Die wesentlichen Fragen für die betriebliche Praxis sind durch die arbeitsrechtliche Rechtsprechung weitgehend geklärt. Danach müssen freigestellte Betriebsratsmitglieder keine Arbeitsleistung erbringen. Die Freistellung von der Arbeitspflicht ist jedoch zweckgerichtet. An die Stelle der Arbeitspflicht tritt die Verpflichtung, sich während der betriebsüblichen Arbeitszeit im Betrieb für Betriebsratstätigkeit bereitzuhalten und anfallende Betriebsratsarbeit zu erledigen. Freigestellte Betriebsratsmitglieder müssen die durch die Freistellung freigewordene Zeit somit nutzen, um im Umfang der vertraglich vereinbarten Arbeitszeit Betriebsratstätigkeiten wahrzunehmen. Nur insoweit besteht ein Anspruch auf Vergütung.

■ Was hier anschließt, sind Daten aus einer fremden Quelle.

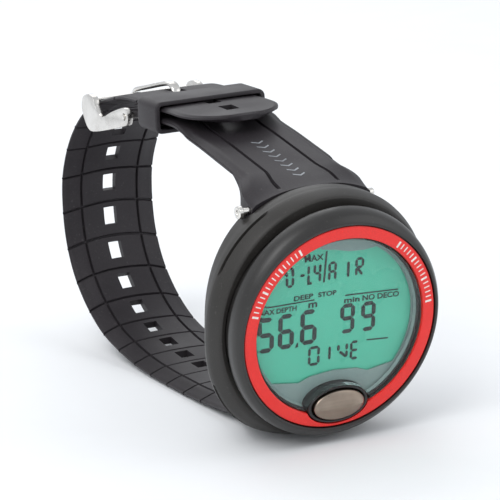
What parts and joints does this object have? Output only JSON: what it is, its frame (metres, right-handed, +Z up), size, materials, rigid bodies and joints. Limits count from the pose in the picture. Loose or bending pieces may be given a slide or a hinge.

Arbeitsvertragliche Verpflichtungen, die nicht mit der Arbeitsleistung zusammenhängen, gelten auch für freigestellte Betriebsratsmitglieder. Insoweit kommt freigestellten Betriebsratsmitgliedern keine Sonderrolle und sind sie „normale“ Arbeitnehmer. So haben sich freigestellte Betriebsratsmitglieder etwa an die im Betrieb geltenden Ordnungs- und Verhaltensregeln zu halten (z.B. Arbeitszeiterfassung, Stellen von Urlaubsanträgen). Das Direktionsrecht des Arbeitgebers ist lediglich hinsichtlich der Arbeitspflicht suspendiert, hinsichtlich Ordnung und Verhalten des Arbeitnehmers im Betrieb bleibt es jedoch bestehen.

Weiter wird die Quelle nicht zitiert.